▶ **Instructions for the task**: Collect every line that includes the string "Blender".

|---|

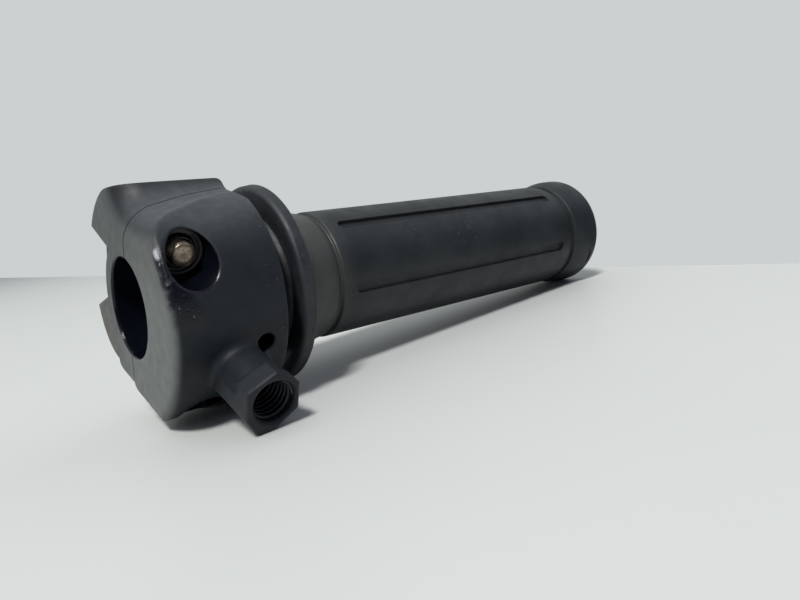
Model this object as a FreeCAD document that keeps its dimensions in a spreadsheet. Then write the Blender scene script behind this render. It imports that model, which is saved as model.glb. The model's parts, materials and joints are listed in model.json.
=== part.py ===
import FreeCAD, Part
import os
import re
import Sketcher

# Throttle twist grip for a 22.2 mm handlebar, in millimetres.
# X runs along the handlebar from the inboard face of the housing towards the free end of the grip.
# The origin is on the handlebar's centre line, in the plane of that inboard face.
# Every piece is drawn upright, with the housing's split plane at Y = 0 and the cable socket pointing
# along -Y, and is then rolled about X by lying_roll, the angle at which the grip comes to rest on a table.

OUT = "parts"
V = FreeCAD.Vector
doc = FreeCAD.newDocument("throttle_grip")
dims = doc.addObject("Spreadsheet::Sheet", "dims")

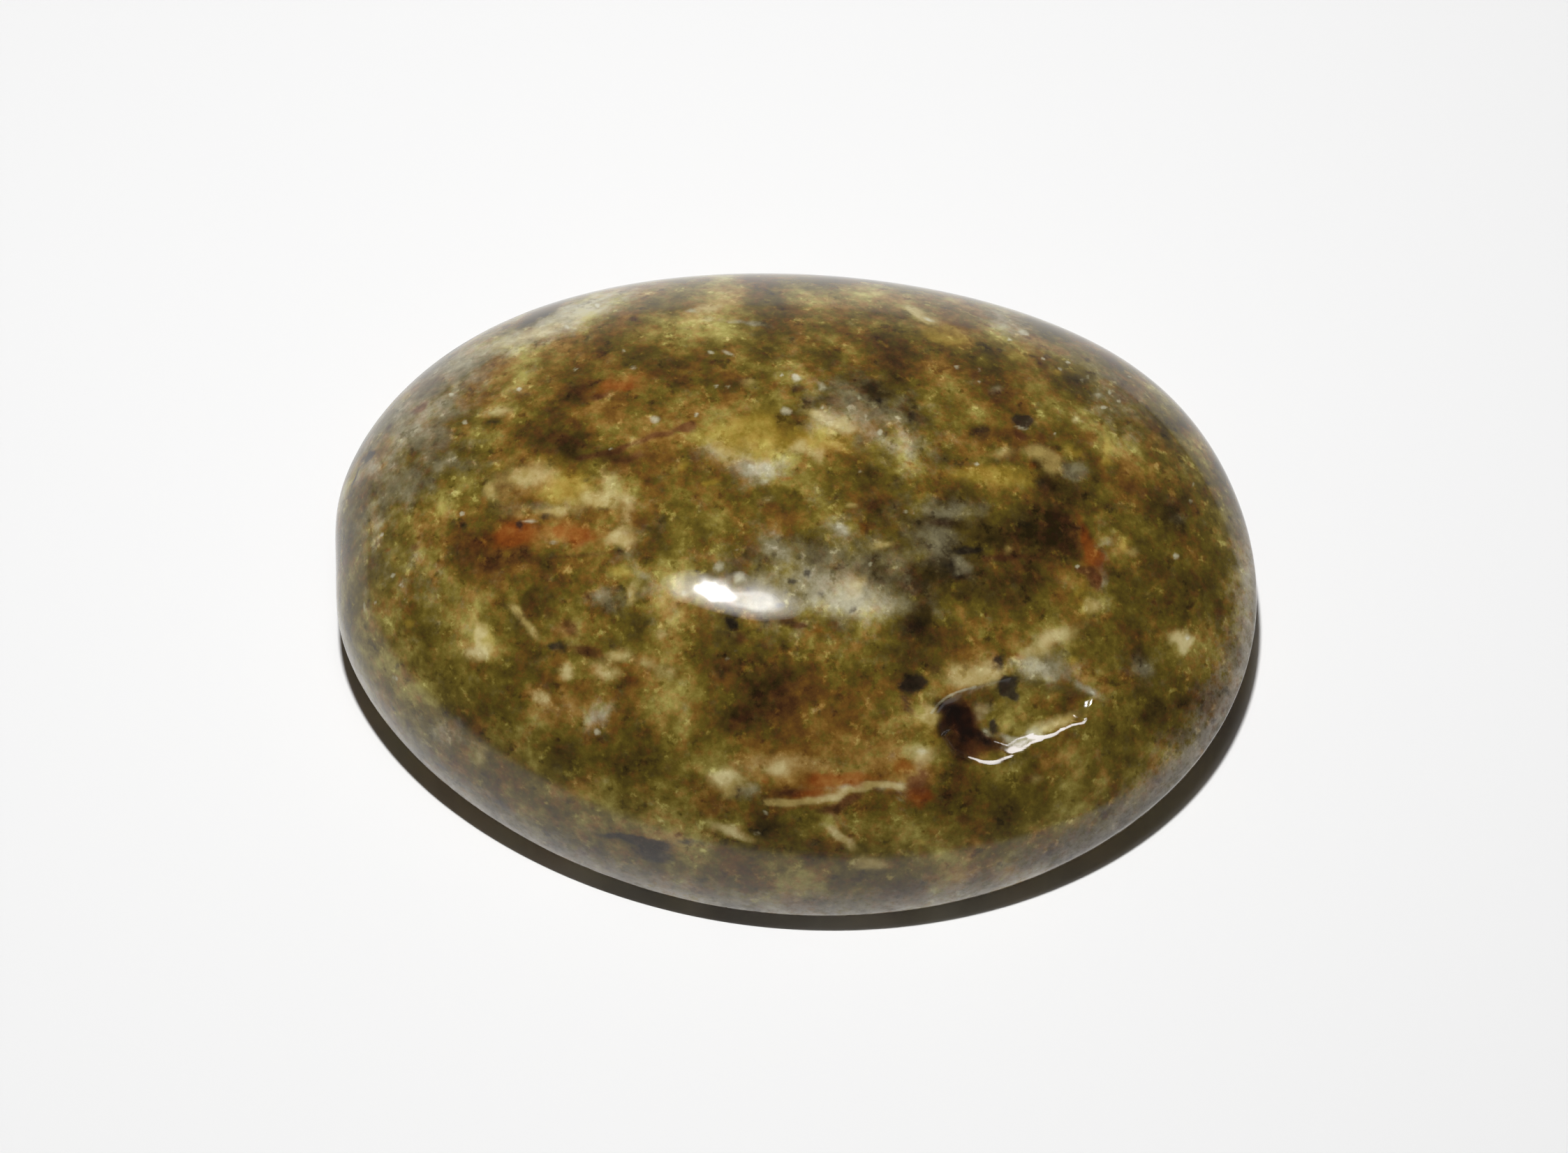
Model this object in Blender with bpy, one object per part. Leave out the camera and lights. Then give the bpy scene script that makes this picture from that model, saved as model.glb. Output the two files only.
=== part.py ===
"""Bloodstone: one oval stone, polished all over, with a high dome, a soft girdle, a low rounded
back that ends in a flat spot, and one shallow natural hollow that the polishing left."""

import math

import bmesh
import bpy
from mathutils import Vector

# Driving dimensions, in metres
LENGTH = 0.0402
WIDTH = 0.02995
THICKNESS = 0.011
GIRDLE_HEIGHT = 0.0022
GIRDLE_WAVE = 0.00095
FLAT_SHARE = 0.6
BACK_FULLNESS = 0.8
APEX_SHIFT = Vector((-0.0036, -0.00097, 0.0))

# The dome falls away faster towards one end: how much, at which bearing, over how wide an angle
END_SAG = 0.5
END_BEARING = -15.0
END_SPREAD = 36.0

# Unevenness of the hand-cut oval: number of bulges, share of the radius, bearing of one bulge
OUTLINE_BULGES = ((3, 0.009, -66.0), (4, 0.005, 45.0), (5, 0.003, 54.0))

# Smaller unevenness: bearing of the middle, angle that it spreads over, share of the radius
OUTLINE_DENTS = ((45.0, 18.0, 0.013), (-174.0, 9.0, -0.016))

# The shallow hollow near the rim, on the side that faces a viewer
HOLLOW_CENTRE = Vector((0.0095, -0.0080))
HOLLOW_LENGTH = 0.0069
HOLLOW_WIDTH = 0.0028
HOLLOW_DEPTH = 0.00036
HOLLOW_BEARING = 23.0

# Facets: round the stone, and from the flat spot to the top
AROUND = 80
RISE = 40

# Material of the polished stone: mossy olive green as linear colour
STONE_COLOUR = (0.095, 0.072, 0.016, 1.0)
STONE_ROUGHNESS = 0.12
STONE_IOR = 1.54


def clear_scene():
    for leftover in list(bpy.data.objects):
        bpy.data.objects.remove(leftover, do_unlink=True)


def nearness(bearing, middle, spread):
    """1 at the middle bearing, fading softly to 0 over the spread (both in degrees)."""
    away = (math.degrees(bearing) - middle + 180) % 360 - 180
    return math.exp(-((away / spread) ** 2))


def outline_share(bearing):
    """How far out the uneven oval lies, as a share of the plain ellipse."""
    share = 1.0
    for bulges, amount, peak in OUTLINE_BULGES:
        share *= 1 + amount * math.cos(bulges * (bearing - math.radians(peak)))
    for middle, spread, amount in OUTLINE_DENTS:
        share *= 1 + amount * nearness(bearing, middle, spread)
    return share


def girdle_height(bearing):
    """The widest line rises towards both ends of the stone."""
    return GIRDLE_HEIGHT + GIRDLE_WAVE * math.cos(2 * bearing)


def dome_profile(rise, bearing):
    """Share of the outline and of the height above the girdle, for a rise from 0 to a right angle."""
    sag = 1 + END_SAG * nearness(bearing, END_BEARING, END_SPREAD) * math.cos(rise) ** 2
    return math.cos(rise), math.sin(rise) ** sag


def back_profile(drop):
    """Share of the outline and of the height left above the table, down to the flat spot's edge."""
    reach = FLAT_SHARE + (1 - FLAT_SHARE) * math.cos(drop) ** BACK_FULLNESS
    return reach, 1 - math.sin(drop) ** BACK_FULLNESS


def stone_point(direction):
    """Moves a point of the unit sphere to the stone's surface."""
    bearing = math.atan2(direction.y, direction.x)
    height = girdle_height(bearing)
    rise = math.asin(max(-1.0, min(1.0, direction.z)))
    lowest_ring = math.pi / 2 - math.pi / RISE
    centre = Vector((0.0, 0.0, 0.0))
    if rise >= 0:
        reach, share = dome_profile(rise, bearing)
        z = height + (THICKNESS - height) * share
        centre = APEX_SHIFT * math.sin(rise) ** 2
    elif -rise <= lowest_ring + 1e-6:
        reach, share = back_profile(min(-rise / lowest_ring, 1.0) * math.pi / 2)
        z = height * share
    else:
        reach, z = 0.0, 0.0
    reach *= outline_share(bearing)
    x = LENGTH / 2 * reach * math.cos(bearing)
    y = WIDTH / 2 * reach * math.sin(bearing)
    return centre + Vector((x, y, z))


def hollow_depth(point):
    """Depth of the hollow under a point of the dome: a long soft trough."""
    turn = math.radians(HOLLOW_BEARING)
    offset = Vector((point.x, point.y)) - HOLLOW_CENTRE
    along = offset.x * math.cos(turn) + offset.y * math.sin(turn)
    across = offset.y * math.cos(turn) - offset.x * math.sin(turn)
    spread = (2 * along / HOLLOW_LENGTH) ** 2 + (2 * across / HOLLOW_WIDTH) ** 2
    return HOLLOW_DEPTH * math.exp(-spread)


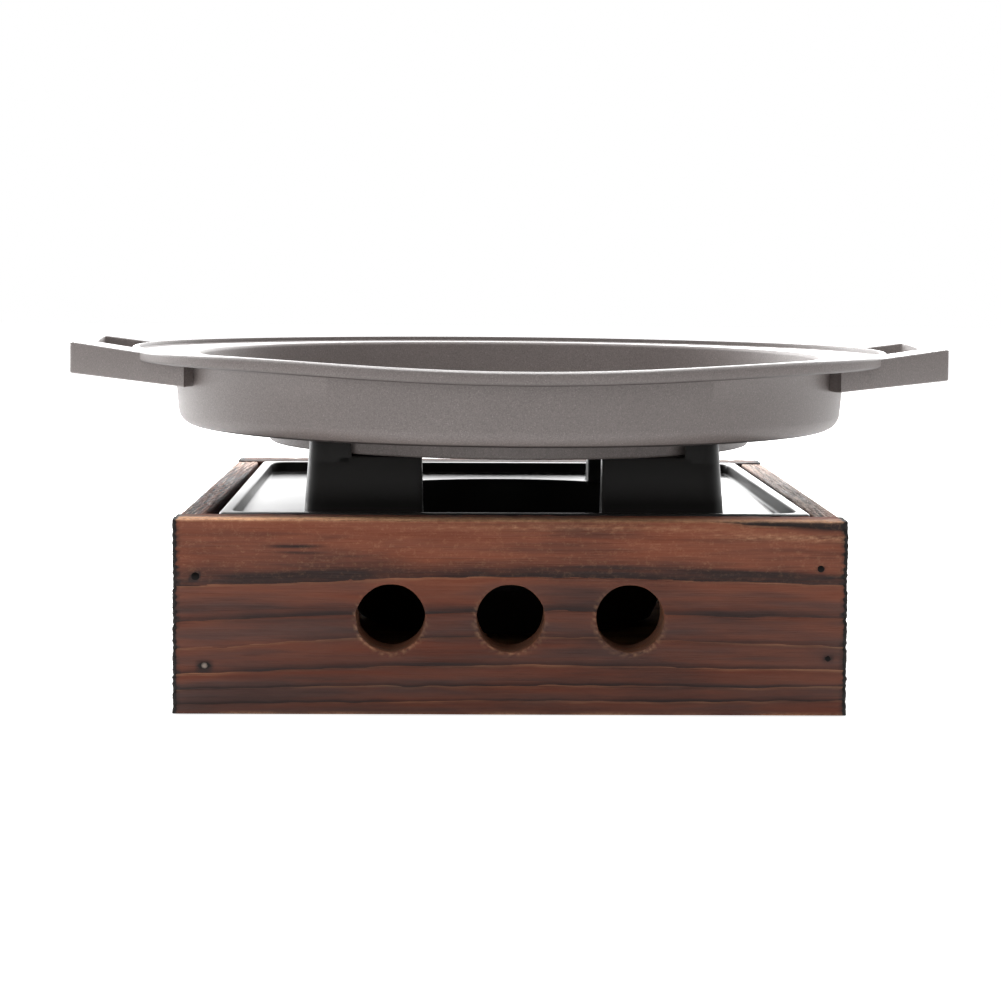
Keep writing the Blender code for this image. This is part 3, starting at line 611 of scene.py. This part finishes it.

|---|

▶ **Task solution**:
Model this object as a FreeCAD document that keeps its dimensions in a spreadsheet. Then write the Blender scene script behind this render. It imports that model, which is saved as model.glb. The model's parts, materials and joints are listed in model.json.
Model this object in Blender with bpy, one object per part. Leave out the camera and lights. Then give the bpy scene script that makes this picture from that model, saved as model.glb. Output the two files only.
Keep writing the Blender code for this image. This is part 3, starting at line 611 of scene.py. This part finishes it.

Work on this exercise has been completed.